Jarringly Red New York Radio Yutz Continues His Anti-Mets Tantrum In Yankees President’s Suite
It’s the story that has captivated America: a large screaming man roughly the color of a Fruit Roll-Up, who goes on AM radio every day to get upset about minorities, announced last week that he could no longer in good faith be a New York Mets fan. Dial down the volume and ambient bigotry and referring to himself in the third person, and long-tenured New York radio dingus Sid Rosenberg’s decision to drop the Mets could seem reasonable. The team has lost eight straight, miserably, while playing a brand of baseball that suggests dangerously high levels of codeine in their Powerade. To consciously uncouple, temporarily or even permanently, with a team like this would be something like self-care. Not really sure why I’m going on about this part at such length. Ha ha.

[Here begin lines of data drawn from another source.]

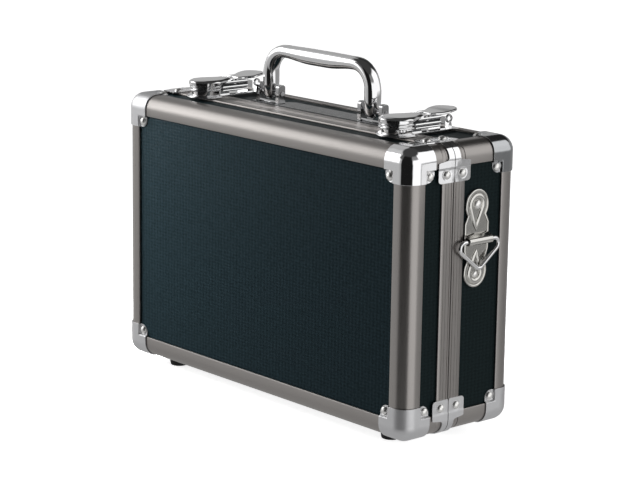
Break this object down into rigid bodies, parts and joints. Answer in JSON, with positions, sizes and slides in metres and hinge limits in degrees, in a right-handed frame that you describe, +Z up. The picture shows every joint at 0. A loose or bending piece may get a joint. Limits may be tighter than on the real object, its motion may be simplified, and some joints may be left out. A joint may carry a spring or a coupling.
{
  "type": "attache case",
  "caption": "Small hard attache case with laminated panels, aluminium edge profiles, riveted chrome corners, draw latches, folding handle and strap rings.",
  "frame": {"origin": "centre of the box's footprint, on the surface that the feet stand on", "axes": "+X along the case's length, +Y from the lid's face to the base's rear face, +Z up through the handle"},
  "size_m": [0.3322, 0.1102, 0.2612],
  "materials": {
    "laminate": "black board with a fine woven emboss, satin",
    "satin_aluminium": "satin anodised, warm grey",
    "chrome": "bright nickel or chrome plate",
    "steel": "plated steel",
    "rubber": "matt black",
    "foam": "dark grey foam with a napped face"
  },
  "bodies": {
    "base": {"base_rear_panel": "laminate", "base_left_panel": "laminate", "base_right_panel": "laminate", "base_top_panel": "laminate", "base_bottom_panel": "laminate", "base_edge_frame": "satin_aluminium", "base_seam_frame": "satin_aluminium", "base_foam_pad": "foam", "base_corner_bottom_left": "chrome", "base_seam_bracket_bottom_left": "chrome", "base_corner_bottom_right": "chrome", "base_seam_bracket_bottom_right": "chrome", "base_corner_top_left": "chrome", "base_seam_bracket_top_left": "chrome", "base_corner_top_right": "chrome", "base_seam_bracket_top_right": "chrome", "base_foot_left": "rubber", "base_foot_right": "rubber", "base_hinge_leaf": "steel", "hinge_pin": "steel", "handle_plate": "satin_aluminium", "handle_bracket_left": "chrome", "handle_pin_left": "steel", "latch_base_left": "chrome", "ring_bracket_left": "chrome", "handle_bracket_right": "chrome", "handle_pin_right": "steel", "latch_base_right": "chrome", "ring_bracket_right": "chrome"},
    "lid": {"lid_front_panel": "laminate", "lid_left_panel": "laminate", "lid_right_panel": "laminate", "lid_top_panel": "laminate", "lid_bottom_panel": "laminate", "lid_edge_frame": "satin_aluminium", "lid_seam_frame": "satin_aluminium", "lid_foam_pad": "foam", "lid_corner_bottom_left": "chrome", "lid_seam_bracket_bottom_left": "chrome", "lid_corner_bottom_right": "chrome", "lid_seam_bracket_bottom_right": "chrome", "lid_corner_top_left": "chrome", "lid_seam_bracket_top_left": "chrome", "lid_corner_top_right": "chrome", "lid_seam_bracket_top_right": "chrome", "lid_foot_left": "rubber", "lid_foot_right": "rubber", "lid_hinge_leaf": "steel", "latch_catch_left": "chrome", "latch_catch_right": "chrome"},
    "handle": {"handle": "chrome"},
    "latch_lever_left": {"latch_lever_left": "chrome"},
    "latch_claw_left": {"latch_claw_left": "chrome"},
    "strap_ring_left": {"strap_ring_left": "chrome"},
    "latch_lever_right": {"latch_lever_right": "chrome"},
    "latch_claw_right": {"latch_claw_right": "chrome"},
    "strap_ring_right": {"strap_ring_right": "chrome"}
  },
  "joints": [
    {"name": "lid_hinge", "type": "hinge", "parent": "base", "child": "lid", "pos_m": [0, -0.01015, 0.0052], "axis": [1, 0, 0], "range_deg": [0, 95]},
    {"name": "handle_fold", "type": "hinge", "parent": "base", "child": "handle", "pos_m": [0, 0.0075, 0.223], "axis": [1, 0, 0], "range_deg": [-88, 88]},
    {"name": "latch_lift_left", "type": "hinge", "parent": "base", "child": "latch_lever_left", "pos_m": [-0.1076, -0.0025, 0.2215], "axis": [1, 0, 0], "range_deg": [0, 90]},
    {"name": "claw_swing_left", "type": "hinge", "parent": "latch_lever_left", "child": "latch_claw_left", "pos_m": [-0.1076, 0.0075, 0.2258], "axis": [1, 0, 0], "range_deg": [-103.5, 0]},
    {"name": "ring_swing_left", "type": "hinge", "parent": "base", "child": "strap_ring_left", "pos_m": [-0.1632, 0.0135, 0.1453], "axis": [0, 1, 0], "range_deg": [0, 160]},
    {"name": "latch_lift_right", "type": "hinge", "parent": "base", "child": "latch_lever_right", "pos_m": [0.1076, -0.0025, 0.2215], "axis": [1, 0, 0], "range_deg": [0, 90]},
    {"name": "claw_swing_right", "type": "hinge", "parent": "latch_lever_right", "child": "latch_claw_right", "pos_m": [0.1076, 0.0075, 0.2258], "axis": [1, 0, 0], "range_deg": [-103.5, 0]},
    {"name": "ring_swing_right", "type": "hinge", "parent": "base", "child": "strap_ring_right", "pos_m": [0.1632, 0.0135, 0.1453], "axis": [0, -1, 0], "range_deg": [0, 160]}
  ],
  "couplings": [
    {"joint": "claw_swing_left", "follows": "latch_lift_left", "ratio": -1.15},
    {"joint": "claw_swing_right", "follows": "latch_lift_right", "ratio": -1.15}
  ]
}
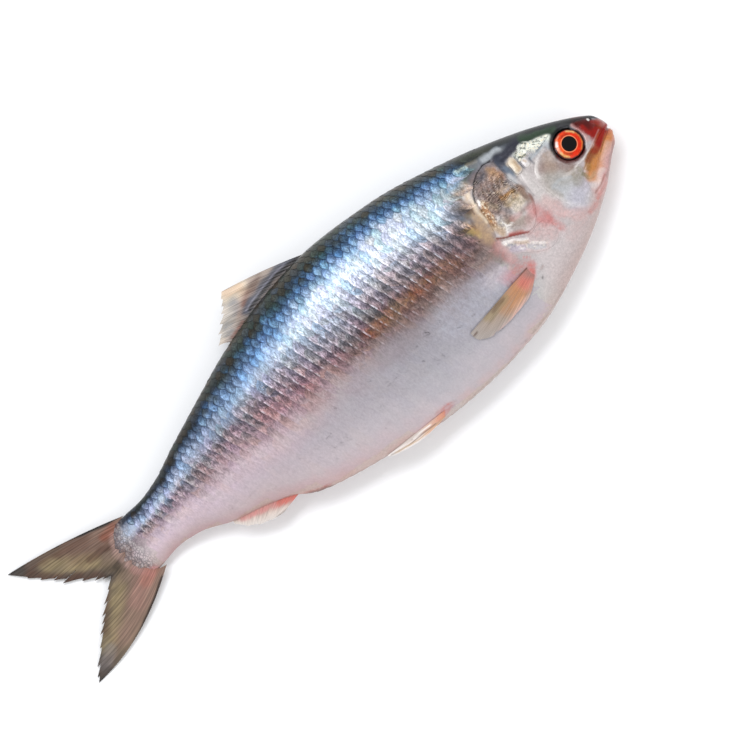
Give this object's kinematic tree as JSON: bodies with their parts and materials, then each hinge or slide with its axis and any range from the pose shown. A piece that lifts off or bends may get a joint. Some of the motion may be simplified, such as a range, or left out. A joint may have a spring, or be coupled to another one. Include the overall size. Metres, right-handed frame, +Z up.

Anyway, Rosenberg did not do this in a considered way. He did it, as he mentioned in a series of posts and filmed video statements, because he thought the “Mamdani Mets” were woke. He was upset that Mr. and Mrs. Met had been “hugging and kissing” the city’s Democratic Socialist mayor earlier this season, and by way of contrast and as an illustration of the organization’s values, Rosenberg shared an image of himself “being IGNORED” by the team’s mascots at a game last year.

And so it was for those reasons—the Mets are woke, Zohran Mamdani is a Mets fan, mascots are too fond of the mayor and snubbed him, Sid Rosenberg, on the Empire Suites level in 2025—that Rosenberg announced he would henceforth identify as a Yankees fan. In the long-running and absolutely unbearable discourse surrounding the question of which of New York’s baseball teams represents the real New York, a honeybaked ogre whose volatility and indefatigable dedication to being upset make him a highly representative New York type, was casting his vote.
On Wednesday, while the Mets were on the road getting kicked to bits by the Dodgers in an 8-2 loss, Rosenberg put on an Aaron Judge jersey and, as he put it in a post bemoaning the Mets’ lack of a Jewish Heritage Night, “joined the Yankees.”

At the game in the Bronx, Rosenberg spent some time in the suite of Yankees team president Randy Levine and cut some promos—”I know, you can’t believe it: Sid Rosenberg wearing an Aaron Judge jersey,” one begins—about how happy and unworried he was about it all.
After the game, a Yankees 5-4 walk-off win over the Angels, Rosenberg remained calm and pleased with the decision he had made and the response that his many posts about it had received. At 3:46 a.m. New York City time, Rosenberg wrote:
Imagine someone actually caring more about their city, country and faith than a baseball team. Imagine that! I mean so many of you sound like petulant CHILDREN in here. Grow the fuck up and stand for something! Something important! Baseball is NOT important. In fact it’s nonsense. Sports, for that matter, is nonsense. It’s a nice escape and provides great memories but in the big scheme of things it means nothing. So yes who’s the child in here? Not me!
At 4:09 a.m., he added:
You can turn on your President. You can turn on your city. You can turn on your country. You can turn on religion. You can turn on your family. But you can NEVER turn on your sports teams! Now do you realize how STUPID so many of you sound? The Mets STOPPED being fun for me and it had little to do with the final score. I think I’ve made my case. LIFE isn’t one big “Field of Dreams” movie idiots. Not anymore!
At a more normal hour on Thursday morning, a well-rested Rosenberg turned his attention to the Mets’ lack of a Jewish Heritage Day, before promising that the team would add one to its schedule, and that this would only happen “because of ME!” He went on, in the tone of a man confident that he would have his vengeance against Mr. Met for not giving a big hug to a grown man whose gleaming pate is the color of Swedish Fish, to give an update on how he thought his campaign was going so far.
“Let’s be honest,” Rosenberg continued. “I am hurting the Mets.” Rosenberg, who has claimed to have been a Mets fan for “almost 59 years,” should know by now that the hurt doesn’t run in that direction.